From ff9506fec229a170b0ad7cdacb1fccfd8eff6ef3 Mon Sep 17 00:00:00 2001
From: agrawaldevesh <dagrawal@uber.com>
Date: Tue, 5 Feb 2019 17:04:19 -0800
Subject: [PATCH] Adding support for Pinot (#6719)

Summary: Added limited support for visualizations with Pinot via
Sqlalchemy.

Pinot QL (PQL) is a bit weird and limited, and this patch hacks superset to
deal with that weirdness:

1. Pinot's grouping by time is best done as a long epoch. Grouping by a
time string is really slow and times out.

2. Pinot's response does not respect column aliases. So columns are not
named what they are expected to. So we remember the given column aliases
and then stamp them back onto the dataframe

3. Pinot's Json rest call does not return the output types. Instead
everything is cast to string. So when grouping by time, the group key
is integral and has to be treated specially when casting back to the
dataframe __timestamp column.

4. Finally, pinot does support grouping by on expressions. But those
expressions cannot then appear on the select clause.
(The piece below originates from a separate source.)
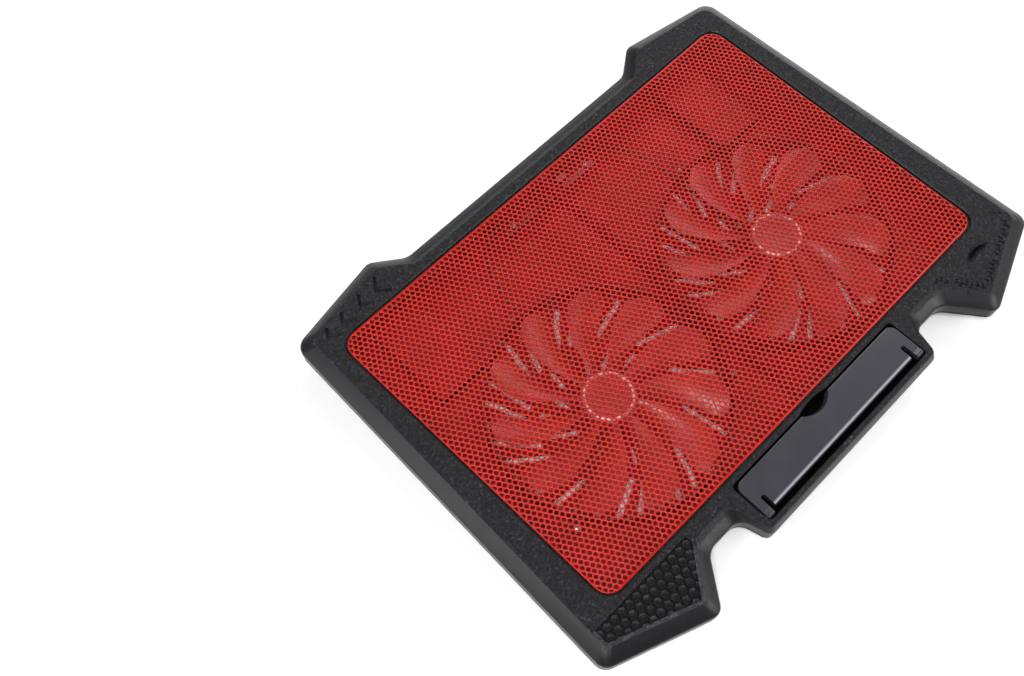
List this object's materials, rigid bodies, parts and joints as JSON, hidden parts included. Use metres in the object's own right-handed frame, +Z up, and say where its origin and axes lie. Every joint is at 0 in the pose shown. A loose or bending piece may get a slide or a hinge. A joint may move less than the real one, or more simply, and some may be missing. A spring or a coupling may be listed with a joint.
{
  "type": "laptop cooling pad",
  "caption": "Slim laptop cooling pad: lobed black tray, perforated red metal deck over two fans, flip-up front stop and fold-out rear feet.",
  "frame": {"origin": "centre of the pad's outline on the desk surface, at the underside of the rubber pads", "axes": "+X to the user's right, along the long side; +Y to the rear, towards the sockets; +Z up, through the deck"},
  "size_m": [0.3806, 0.2857, 0.028],
  "materials": {
    "frame_black": "fine leather-grained black moulding, satin",
    "mesh_red": "perforated sheet steel, satin red paint",
    "cover_black": "fine matt spark texture",
    "flap_charcoal": "smooth satin charcoal moulding",
    "fan_frame_black": "plain matt moulding",
    "blade_smoke": "glossy pale translucent moulding",
    "bright_trim": "bright foil ring",
    "magnet_dark": "bonded ferrite strip, matt",
    "steel": "plain drawn steel",
    "bronze": "sintered bronze",
    "core_steel": "stamped laminations",
    "copper_wire": "enamelled copper wire",
    "board_mask": "solder-masked circuit board",
    "lead_black": "flexible insulation",
    "screw_steel": "zinc-plated steel",
    "rubber_black": "matt rubber"
  },
  "bodies": {
    "housing": {"top_frame": "frame_black", "mesh_panel": "mesh_red", "bottom_cover": "cover_black", "left_fan_frame": "fan_frame_black", "left_bearing": "bronze", "left_stator_core": "core_steel", "left_windings": "copper_wire", "left_motor_board": "board_mask", "left_fan_lead": "lead_black", "left_fan_screw_1": "screw_steel", "left_fan_screw_2": "screw_steel", "left_fan_screw_3": "screw_steel", "right_fan_frame": "fan_frame_black", "right_bearing": "bronze", "right_stator_core": "core_steel", "right_windings": "copper_wire", "right_motor_board": "board_mask", "right_fan_lead": "lead_black", "right_fan_screw_1": "screw_steel", "right_fan_screw_2": "screw_steel", "right_fan_screw_3": "screw_steel", "control_board": "board_mask", "usb_power_port": "steel", "usb_spare_port": "steel", "switch_body": "fan_frame_black", "board_screw_left": "screw_steel", "board_screw_right": "screw_steel", "front_left_pad": "rubber_black", "front_right_pad": "rubber_black", "rear_left_pad": "rubber_black", "rear_right_pad": "rubber_black", "cover_screw_1": "screw_steel", "cover_screw_2": "screw_steel", "cover_screw_3": "screw_steel", "cover_screw_4": "screw_steel", "cover_screw_5": "screw_steel", "cover_screw_6": "screw_steel", "cover_screw_7": "screw_steel", "cover_screw_8": "screw_steel"},
    "stop_flap": {"stop_flap": "flap_charcoal"},
    "left_rotor": {"left_impeller": "blade_smoke", "left_hub_ring": "bright_trim", "left_magnet_ring": "magnet_dark", "left_shaft": "steel"},
    "right_rotor": {"right_impeller": "blade_smoke", "right_hub_ring": "bright_trim", "right_magnet_ring": "magnet_dark", "right_shaft": "steel"},
    "left_foot": {"left_rear_foot": "cover_black", "left_foot_tip": "rubber_black"},
    "right_foot": {"right_rear_foot": "cover_black", "right_foot_tip": "rubber_black"},
    "switch_lever": {"switch_lever": "flap_charcoal"}
  },
  "joints": [
    {"name": "stop_hinge", "type": "hinge", "parent": "housing", "child": "stop_flap", "pos_m": [0, -0.1269, 0.0254], "axis": [1, 0, 0], "range_deg": [0, 80]},
    {"name": "left_fan_spin", "type": "hinge", "parent": "housing", "child": "left_rotor", "pos_m": [-0.0756, -0.0174, 0.014], "axis": [0, 0, 1], "continuous": true},
    {"name": "right_fan_spin", "type": "hinge", "parent": "housing", "child": "right_rotor", "pos_m": [0.0756, -0.0174, 0.014], "axis": [0, 0, 1], "continuous": true},
    {"name": "left_foot_hinge", "type": "hinge", "parent": "housing", "child": "left_foot", "pos_m": [-0.125, 0.1036, 0.005], "axis": [1, 0, 0], "range_deg": [0, 105]},
    {"name": "right_foot_hinge", "type": "hinge", "parent": "housing", "child": "right_foot", "pos_m": [0.125, 0.1036, 0.005], "axis": [1, 0, 0], "range_deg": [0, 105]},
    {"name": "switch_slide", "type": "slide", "parent": "housing", "child": "switch_lever", "axis": [1, 0, 0], "range_m": [0, 0.003]}
  ]
}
They are returned
regardless in the response. ie, 'select foo, count(*) from bar group by
foo' is okay, but 'select expr(foo), count(*) from bar group by
expr(foo)' ain't. One must use 'select count(*) from bar group by
expr(foo)'.

I also fixed a couple of things that looked like bugs to me: for
example, the row-ordering-limit should come at the end always.

Test Plan: Tested with the modified pinotdb sqlalchemy driver and an
internal pinot cluster. The pinotdb driver changes are in
https://github.com/agrawaldevesh/pinot-dbapi.

Pinot does not support orderby-limit for aggregated queries. To annotate
a query as an aggregate query, this patch adds a hint to the prepared
select statement that the pinotdb sqlalchemy driver then heeds.
---
 superset/connectors/sqla/models.py | 63 +++++++++++++----------
 superset/db_engine_specs.py        | 80 ++++++++++++++++++++++++++++++
 superset/viz.py                    | 19 ++++++-
 3 files changed, 135 insertions(+), 27 deletions(-)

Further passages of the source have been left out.